Real estate agents have also used pocket listings to “premarket” a property to generate interest on it while the seller prepares it for the market or makes vital repairs.
A seller may find a pocket listing beneficial as a way to price test a home and see if the property can generate any interest at their ideal asking price. That way, they aren’t putting a potentially overpriced home on the MLS, where it will show a price history and the number of days spent on the market, which could raise concerns with buyers if the price has been lowered or the home has been on the market for a long time.
In spite of these possible pros, pocket listings come with a lot of potential downsides that could mean way less money for the seller. Plus, many real estate agents are now barred from engaging in the practice.
Have Pocket Listings Been Banned?
The National Association of REALTORS® recently cracked down on pocket listings with its newly approved “Clear Cooperation” policy, which requires that properties be listed on the MLS within 1 business day of marketing a property to the public. The policy went into effect on January 1, 2020, though local MLSs have until May 1, 2020 to fully implement it.
NAR members, known as REALTORS®, make up a large portion of working real estate professionals, so while nonmembers aren’t bound to the trade association’s rules, this is a significant shift for the industry. REALTORS® who don’t follow the rules may be subject to warnings or fines, depending on the rules of their local REALTOR® association.
When choosing a real estate agent, assessing their credentials will be key. Do your research and find the best fit for you and your situation.
Who Benefits From Restrictions On Pocket Listings?
Though there have been some detractors, this policy has largely been seen as a win for consumers. Pocket listings can be beneficial for a select few, but detrimental to the market as a whole.
When a significant portion of an area’s available housing inventory is not publicly listed, it not only prevents buyers from having a fair shot at a home they might be interested in, it also skews local market data. This makes it more difficult for industry professionals to get an accurate sense of how much homes are selling for in a given area through real estate comps, which can ultimately impact everyone’s property values.
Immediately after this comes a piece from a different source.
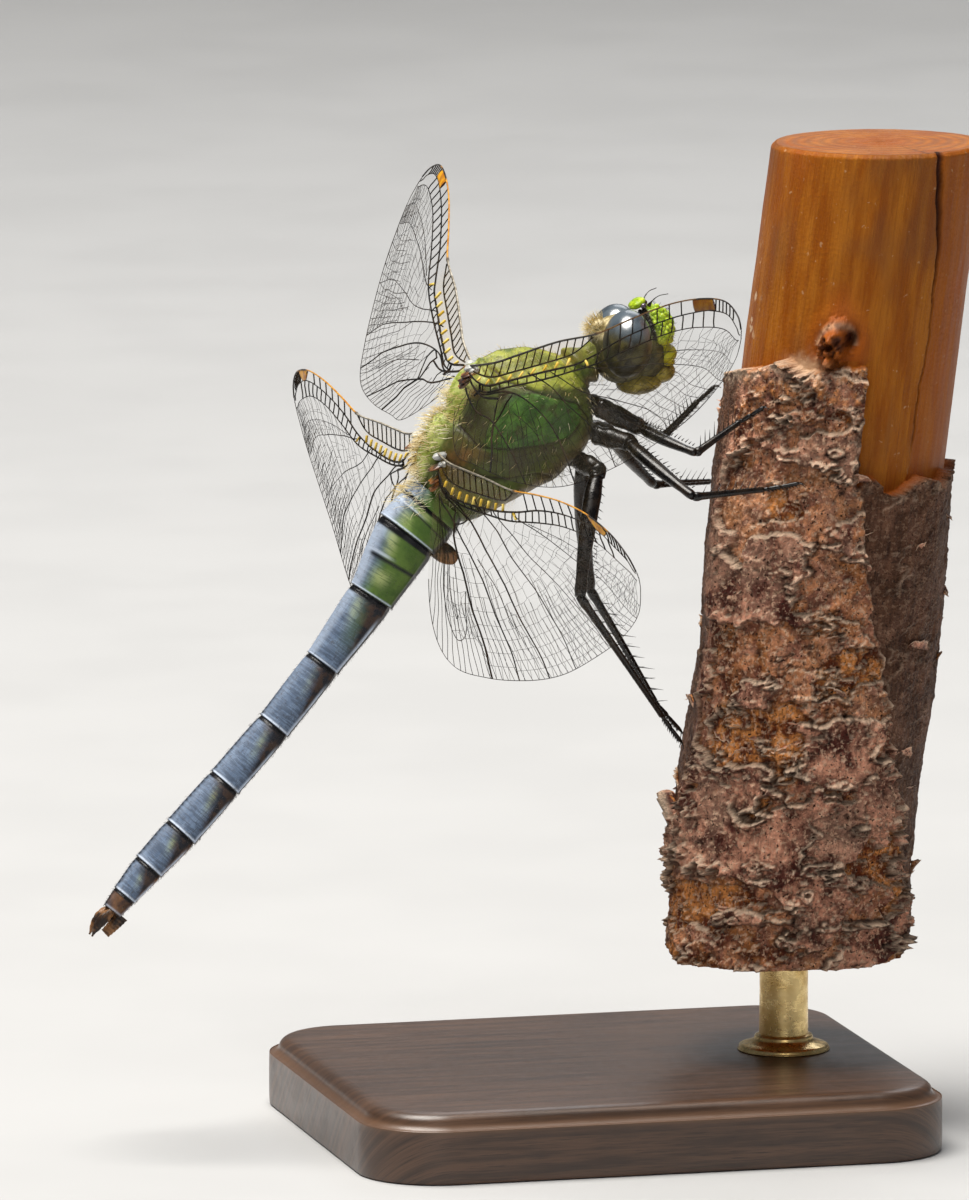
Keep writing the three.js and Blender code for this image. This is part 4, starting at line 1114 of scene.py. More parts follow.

Some have also raised concerns about whether the practice could violate fair housing laws in certain circumstances. If a real estate agent is only marketing their properties to certain buyers, it can be hard to know whether they’re following anti-discrimination laws, or if they’re excluding certain groups from seeing their properties, either on purpose or unintentionally.
The practice generally isn’t very helpful for sellers, anyway. Not listing on the MLS seriously diminishes your pool of potential buyers, which could translate to a lower selling price.
Summing Up: The Benefits Of A Traditional Listing
A traditional, above-board listing is almost always going to provide the most benefit to all parties involved in a real estate transaction.
With a traditional MLS listing, a for-sale property is visible to all real estate agents and buyers in a given area. This allows for more competition between buyers, which is good for sellers looking to get the best possible price for their homes.
It’s also good for buyers because it gives them a larger selection of homes to choose from. Even more importantly, it ensures that all buyers have equal opportunity within the housing market.
Listing the properties they represent on the MLS also benefits real estate agents and brokers, because it ensures that the give-and-take of real estate listings continues smoothly and fairly. A healthy MLS relies on cooperation among all the participating agents, and when available properties are consistently listed, agents have better data to provide their clients. Everyone wins.